WFT. Sorry. This gets my goat. In Georgia, I rationalized my experiences that “foreigners were just cows to be milked.” I could excuse some of this behavior in the sense that the disparity between visitors and the inhabitants was pretty great and that most of us in the country were there on someone else’s dime (usually a government or NGO) and that frankly, we could afford the disproportionate “new” price that was being offered. Georgia has been a little out of the cultural mainstream for a while, and I could see how the chance to squeeze a little bit more out of all of us was a short-term temptation.
But that just doesn’t hold in this country, particularly in a high-end store in a high-end mall in a high-end part of Boston. If I take a step back, I see that I am a highly educated older white woman with well-developed critical thinking skills, considerable public speaking and debate experience, and an extremely large vocabulary. Not everyone has the tools in the toolkit that I do. *And yet I still felt awkward, shamed, embarrassed, and hard-pressed to worm my way out of the cozy chair in cosmetic land, to end the conversation on some note of civility, and go my originally-intentioned way to buy boots.* What does this mean for younger women?

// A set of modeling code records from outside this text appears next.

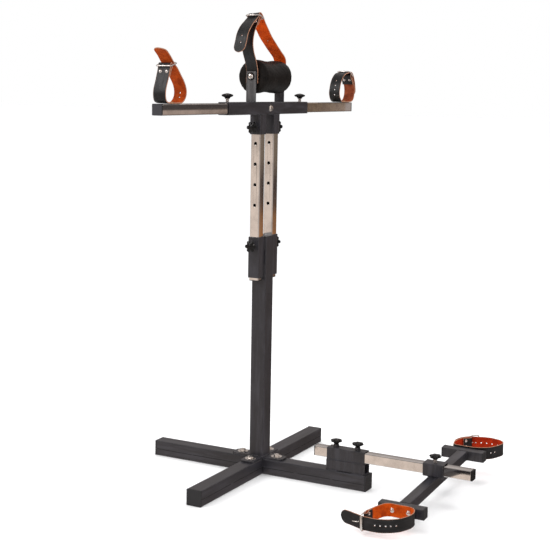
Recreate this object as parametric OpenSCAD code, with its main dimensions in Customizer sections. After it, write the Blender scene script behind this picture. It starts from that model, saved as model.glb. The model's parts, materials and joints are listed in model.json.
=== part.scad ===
// Adjustable floor stand: a cross base and a square column carry a telescoping
// crossbar with two strap cuffs, a padded roller with a neck strap, and a
// sliding ankle bar with two more cuffs. The origin is on the floor under the
// column, +Z is up and +X points along the base tube that carries the ankle bar.

/* [Base and column] */
// Width of the square base tubes and of the column
base_tube = 40; // [36:1:44]
// Wall of the base tubes and of the column
base_wall = 2; // [1.5:0.5:3]
// Reach of the base from the column's axis to each end along Y
base_reach_y = 323; // [260:1:360]
// Reach of the base from the column's axis to each end along X
base_reach_x = 306; // [304:1:340]
// Height of the column's top above the floor
column_top = 610; // [590:1:612]
// Thickness of the foot's ears
foot_t = 5; // [4:1:6]
// Length of each ear, out from the column's face
foot_ear = 52; // [50:1:56]
// Distance of each foot bolt from the column's axis
foot_bolt_at = 49; // [47:1:50]

/* [Tubes and sleeves] */
// Width of the plated tubes that slide
slide_tube = 25; // [25:1:25]
// Wall of the plated tubes
slide_wall = 1.5; // [1:0.5:2]
// Outer width of the sleeves
sleeve = 30; // [30:1:30]
// Wall of the sleeves
sleeve_wall = 2; // [2:0.5:2]
// Length of the two sleeves on the column
lower_sleeve_l = 102; // [95:1:106]
// Length of the two sleeves under the crossbar
upper_sleeve_l = 48.5; // [40:0.5:60]
// Length of the two posts
post_l = 404; // [400:1:406]
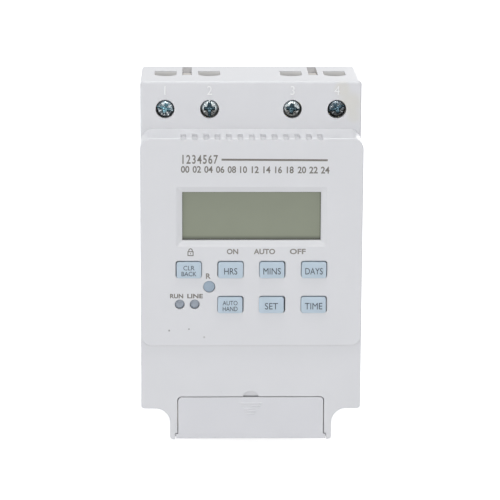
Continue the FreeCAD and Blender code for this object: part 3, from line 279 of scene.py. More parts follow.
def dress(name, material):
    """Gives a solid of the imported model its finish."""
    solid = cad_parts[name]
    if not solid.data.materials:
        solid.data.materials.append(material)
    for index in range(len(solid.data.materials)):
        solid.data.materials[index] = material


casing_dirt = (
    ((-27.4, -58.0, -21.9), 0.45, "#7b7873", 0.75), ((-20.8, -58.0, -21.4), 0.32, "#5f5c58", 0.9),
    ((-15.7, -58.0, -24.2), 0.5, "#8f8c88", 0.45), ((33.0, -43.0, 52.6), 5.5, "#d8d5c9", 0.55),
    ((30.5, -43.0, 57.5), 3.5, "#dad6c8", 0.45), ((34.5, -43.0, 48.0), 3.0, "#dbd8cc", 0.4),
)
# Its wire entries get painted light near their mouths and painted shade further down, its snap windows painted shade.
casing_plastic = moulded_plastic("moulded_abs_offwhite", "#e2e2e4", specks=0.5, pocket_light_and_shade=("#fbfaf8", "#cdc6bd"),
                                 blots=casing_dirt, edge_radius=0.3)
dress("front_housing", casing_plastic)


def lettering(name, words, centre, height, depth, thick, width=None, share=1.0, bold=0.0):
    """Words as flat plates: the built-in letters' outlines, filled, scaled to a box of width by height whose
    middle is centre = (x, z), and given thickness from depth towards the viewer. Without a width it is share times
    the letters' own width at that height."""
    curve = bpy.data.curves.new(name, "FONT")
    curve.body, curve.offset, curve.resolution_u = words, bold, 4
    holder = put(name, curve)
    mesh = bpy.data.meshes.new_from_object(holder.evaluated_get(bpy.context.evaluated_depsgraph_get()))
    bpy.data.objects.remove(holder)
    flat = np.empty(len(mesh.vertices) * 3)
    mesh.vertices.foreach_get("co", flat)
    flat = flat.reshape(-1, 3)[:, :2]
    low, high = flat.min(0), flat.max(0)
    if width is None:
        width = (high - low)[0] * height / (high - low)[1] * share
    spot = (flat - (low + high) / 2) / (high - low) * (width, height)
    points = np.column_stack([centre[0] + spot[:, 0], np.full(len(spot), depth), centre[1] + spot[:, 1]])
    faces = [tuple(face.vertices) for face in mesh.polygons]
    bpy.data.meshes.remove(mesh)
    plate = bpy.data.meshes.new(name)
    plate.from_pydata(points.tolist(), [], faces)
    form = bmesh.new()
    form.from_mesh(plate)
    bmesh.ops.remove_doubles(form, verts=form.verts, dist=1e-6)
    raised = bmesh.ops.extrude_face_region(form, geom=form.faces[:])
    moved = [vert for vert in raised["geom"] if isinstance(vert, bmesh.types.BMVert)]
    bmesh.ops.translate(form, vec=(0, -thick, 0), verts=moved)
    bmesh.ops.recalc_face_normals(form, faces=form.faces)
    form.to_mesh(plate)
    form.free()
    return put(name, plate)


def face_centre(low, high, right=0.0, up=0.0):
    """Middle of a box as (x, z), moved right and up by millimetres."""
    return (low.x + high.x) / 2 + right * MM, (low.z + high.z) / 2 + up * MM


mark_height, mark_share, mark_rise = 3.0 * MM, 0.9, 6.35
mark_sunk, mark_thick = 0.1 * MM, 0.32 * MM
head_set_back = 1.0 * MM
terminal_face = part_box("terminal_screw_1")[0].y - head_set_back
# Painted highlight: the raised numbers are coloured pure white, lighter than the casing, for the light their faces
# catch.
lit_mark_plastic = moulded_plastic("moulded_abs_raised_painted_highlight", "#ffffff", corner_shade_share=1.0)
for number in range(1, 5):
    centre = face_centre(*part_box("terminal_screw_" + str(number)), up=mark_rise)
    mark = lettering("terminal_mark_" + str(number), str(number), centre, mark_height, terminal_face + mark_sunk,
                     mark_thick, share=mark_share)
    mark.data.materials.append(lit_mark_plastic)
    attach(mark, "root")

# Fascia: the raised front panel, moulded in the same ABS and clipped into the housing.
# It is pad-printed in warm greys: a padlock, ON, AUTO and OFF, lamp labels, day numbers, a rule and an hour scale.
dress("fascia", casing_plastic)
fascia_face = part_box("fascia")[0].y
ink_thick, ink_sunk = 0.02 * MM, 0.01 * MM


def printed_ink(name, code):
    """Pad-printed ink: matt, a little uneven where the pad lifted."""
    patch = 0.5 * MM
    material, tree, shader, place = new_material(name)
    thin = add(tree, "ShaderNodeTexNoise", {"Vector": place}, {"Scale": 1 / patch, "Detail": 2.0})
    tint = add(tree, "ShaderNodeMix", {"Factor": thin.outputs["Fac"]}, {6: linear(code), 7: linear(code, 1.35)},
               data_type="RGBA")
    join(tree, shader, {"Base Color": tint.outputs[2]}, {"Roughness": 0.6, "IOR": 1.5})
    return material


legend_ink = printed_ink("pad_ink_warm_grey", "#85817b")
scale_ink = printed_ink("pad_ink_brown_grey", "#736f69")


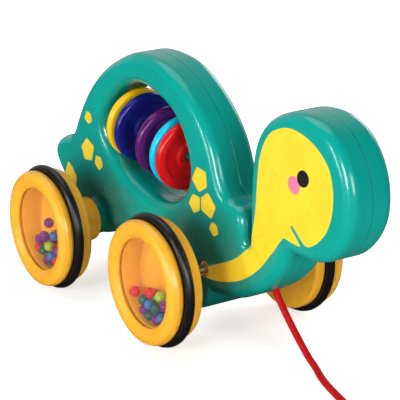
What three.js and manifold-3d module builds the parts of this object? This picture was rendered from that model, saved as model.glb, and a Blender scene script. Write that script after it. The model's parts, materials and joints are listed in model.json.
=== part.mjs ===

Women whose first language is not English? Woman with less confidence and security than I have? Hey, it doesn’t even have to be about women (it’s just that’s what I am, so that’s what I see). People. That we are all targets, cows to be milked. If we want to be civil and acknowledge humanity, in some contexts, perhaps this is the price. It’s not a pretty thought.
You don’t need a big vocabulary or any of the other things you mention. You only need to say one sentence. This one complete sentence: “No.” Then, walk away. Repeat as needed.
The reason I wrote this post was because that “no” became very difficult, for reasons I am trying to puzzle out in my own mind. Hence the writing of this blog – an attempt for me to understand how that simple response was somehow not so simple in the moment.